Grace College is a residential college for tertiary students located on the St Lucia Campus of The University of Queensland. During the Autumn (Semester 1; February to June) and Spring (Semester 2; July to November) semesters of The University of Queensland, the College provides catered accommodation with community development services for its student residents. Outside of these normal operating times, the College is available for short stays and conferences (both catered and non-catered). Short stays may be available during the Academic Year depending on room availability.

== Governance ==
The College operates under the auspices of the Uniting Church in Australia (Queensland Synod) and the Presbyterian Church of Queensland.

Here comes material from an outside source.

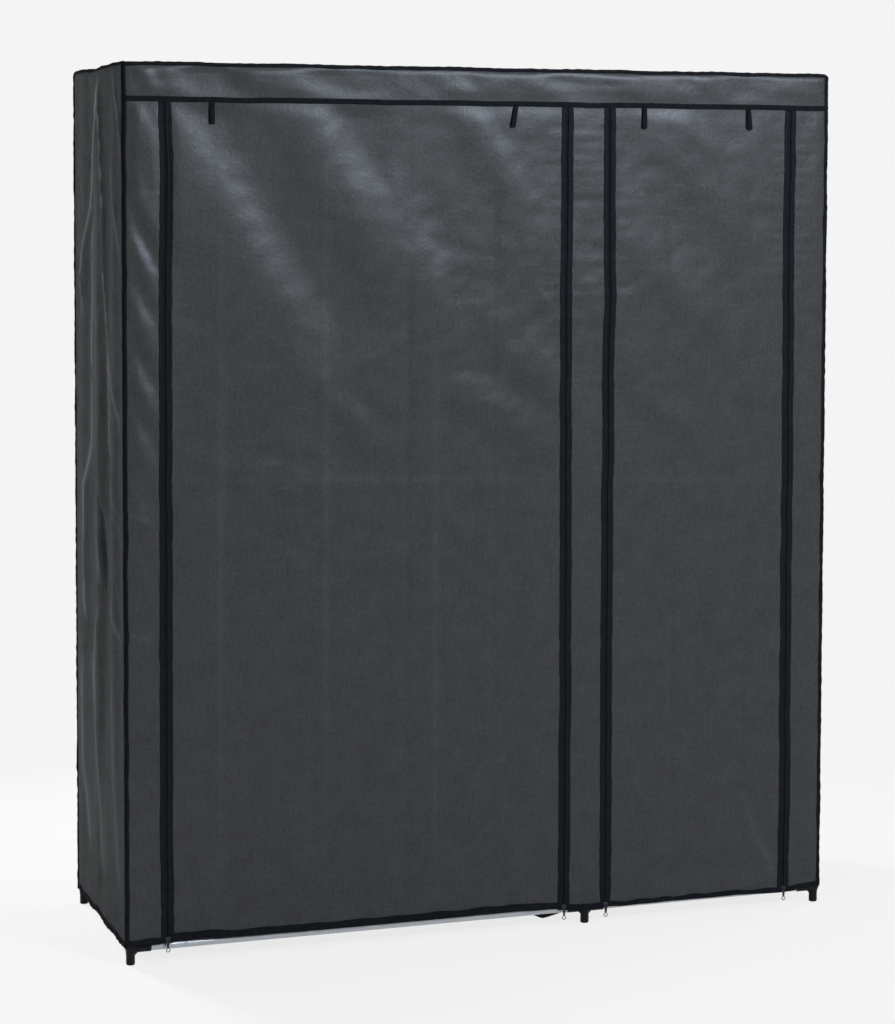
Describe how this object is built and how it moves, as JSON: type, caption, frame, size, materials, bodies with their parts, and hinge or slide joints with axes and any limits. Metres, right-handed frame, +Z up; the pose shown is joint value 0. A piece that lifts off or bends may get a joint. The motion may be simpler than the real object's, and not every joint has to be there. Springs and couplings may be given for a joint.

It is governed by the College Council whose membership is appointed as follows:
- 6 members appointed by The Uniting Church in Australia (Queensland Synod) through its Schools' and Residential Colleges' Commission;
- 3 members appointed by Assembly of The Presbyterian Church of Queensland;
- 1 member appointed by the Senate of The University of Queensland;
- 2 members who are current residents appointed by the Grace College Student Club;
- 3 members who are Alumnae and appointed by the Council; and
- the Principal of the College who is a non-voting member.
The key officers (Chairperson, Secretary and Treasurer) of the College Council are incorporated by Letters Patent under the Religious, Educational and Charitable Institutions Act (Qld) 1861–1977.

== History ==
The College was opened in 1970 as a women's college. In 2022, it became gender inclusive.

== Motto ==
The motto of the College is "My grace is sufficient" (2 Corinthians 12:9).

==Coat of arms==
The College coat of arms consists of a purple passion cross fleury (a cross with fleur-de-lis ends on its arms and a lengthened lower arm) on a silver lozenge (diamond-shape) on a red shield.

== Mascot ==
The mascot of the College is the mythological Phoenix.

== Other Relationships ==
Through the Grace College Student Club, the College participates in the Inter-College Council formed by the students of the 10 residential colleges on the St Lucia campus of The University of Queensland.